In keinem anderen europäischen Land war ich in den vergangen Jahren häufiger zu Gast als in Griechenland. Die deutsch-griechischen Beziehungen liegen mir, wie vielen anderen hier im Hause, sehr am Herzen, auch und besonders, weil ich um die tiefen Wunden weiß, die die deutsche Besatzungszeit bis zum heutigen Tag bei vielen Griechinnen und Griechen hinterlassen hat. Meine Begegnungen und Gespräche mit Menschen in Chortiatis und Lingiades werde ich nie vergessen. Ich stieß auf Trauer über die Ermordung von Schwestern, Vätern und Nichten, Zorn über Jahrzehnte währendes deutsches Desinteresse, Hoffnung, aus Fehlern der dunklen Vergangenheit zu lernen, und Genugtuung darüber, dass Überlebende und Nachkommen der Opfer ihren Schmerz mit einem Nachkommen des Tätervolks teilen können.

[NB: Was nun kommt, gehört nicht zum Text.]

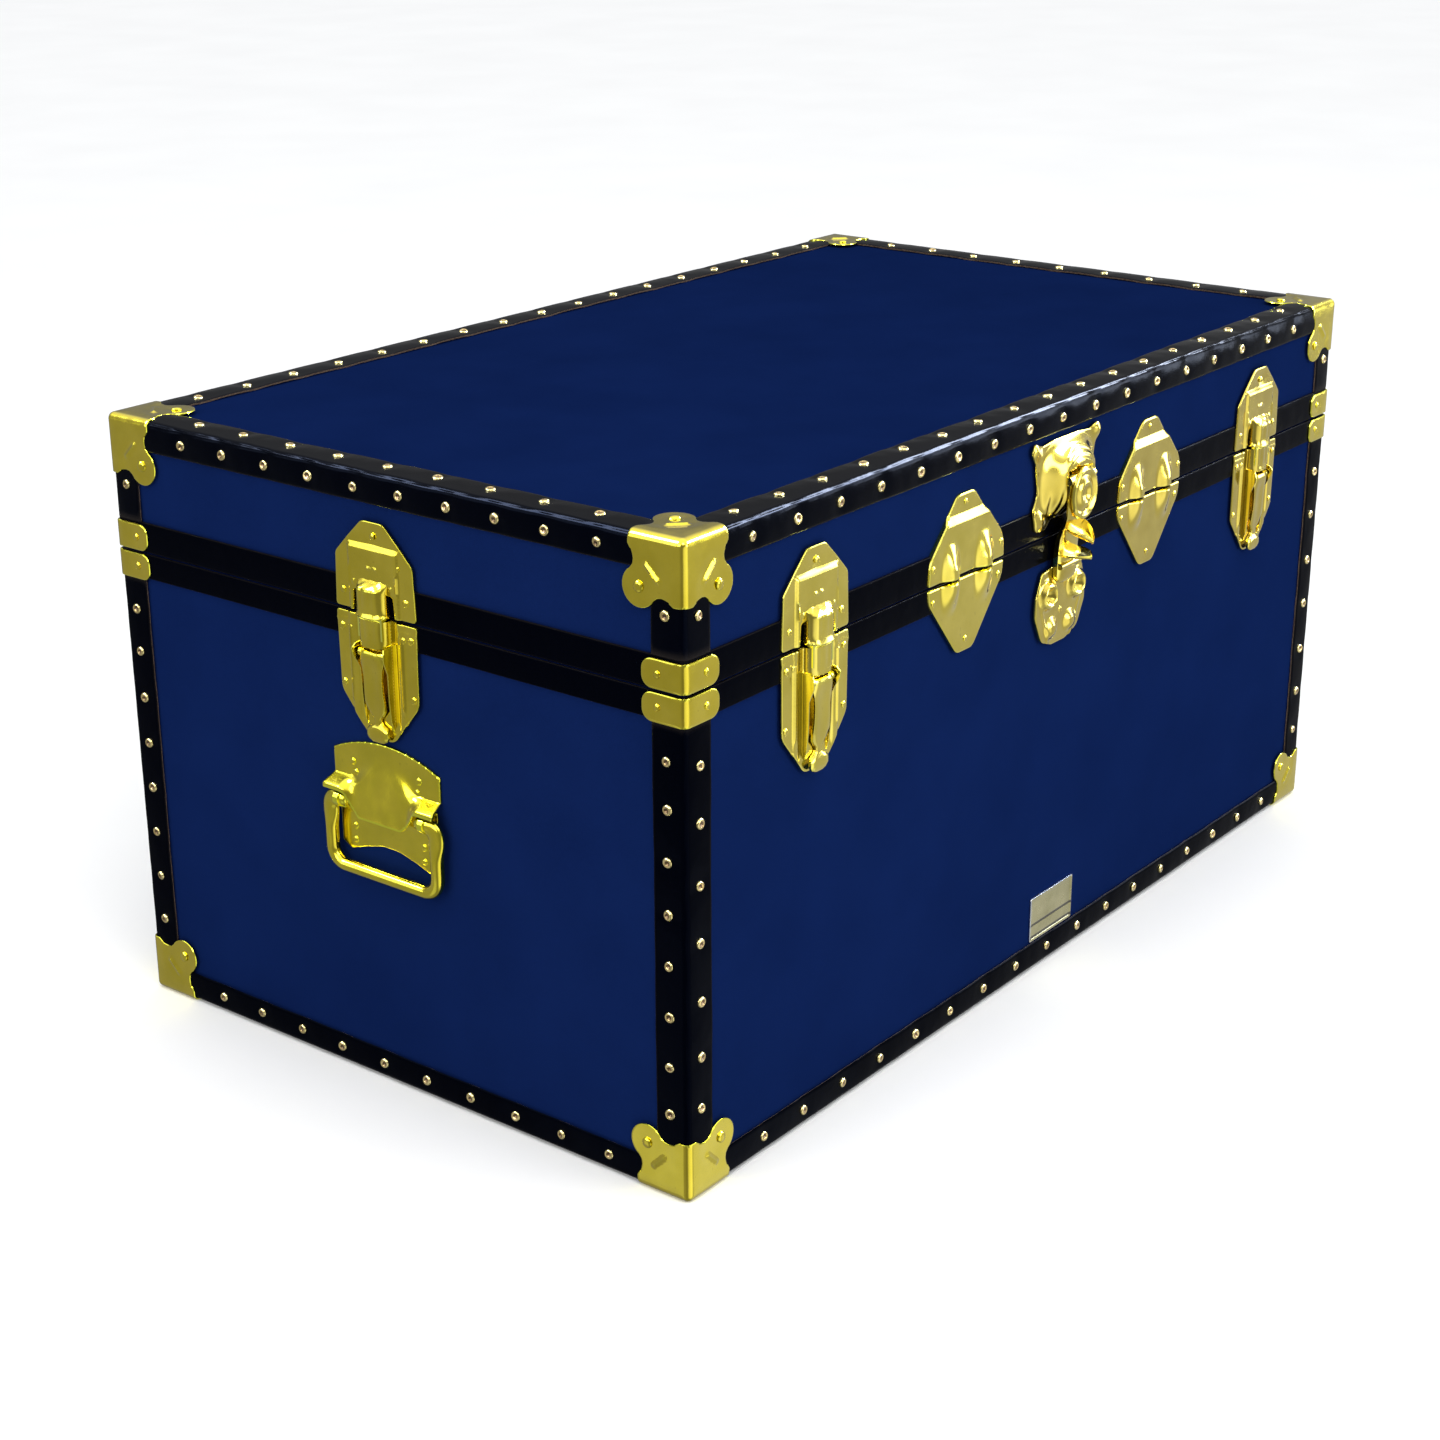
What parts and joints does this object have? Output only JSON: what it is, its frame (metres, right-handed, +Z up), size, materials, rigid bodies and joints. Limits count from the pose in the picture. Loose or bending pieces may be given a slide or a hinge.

Der Einmarsch der deutschen Wehrmacht in Griechenland jährt sich am 6. April zum 80. Mal. Drei Wochen später, am 27. April, wurde die Hakenkreuzflagge auf der Akropolis gehisst – ein Bild des Schreckens, das sich tief im kollektiven Gedächtnis eines ganzen Landes eingebrannt hat.

Die deutsche Besatzung Griechenlands forderte fast 800 000 Menschenleben, nicht nur Soldaten, sondern auch viele Zivilistinnen und Zivilisten. 60 000 griechische Jüdinnen und Juden und damit über 80 Prozent der jüdischen Bevölkerung Griechenlands wurden ermordet. Andere wurden in Konzentrationslager verschleppt und der Zwangsarbeit unterworfen. Und es reicht eben nicht, die banale Feststellung zu treffen, dass wir als jüngere Generation keine persönliche Schuld an den deutschen Gräueltaten auf griechischem Boden tragen. Nein, auch wir als Nachgeborene machen uns schuldig, wenn wir uns der notwendigen Aufarbeitung verweigern und die Opfer aus unserer Erinnerung verbannen.

(Beifall bei der SPD sowie bei Abgeordneten des BÜNDNISSES 90/DIE GRÜNEN und des Abg. Dr. Axel Troost [DIE LINKE])

Genau von dieser „zweiten Schuld“ hat Bundespräsident Joachim Gauck im März 2014 in Lingiades gesprochen und im Namen von uns allen um Verzeihung gebeten.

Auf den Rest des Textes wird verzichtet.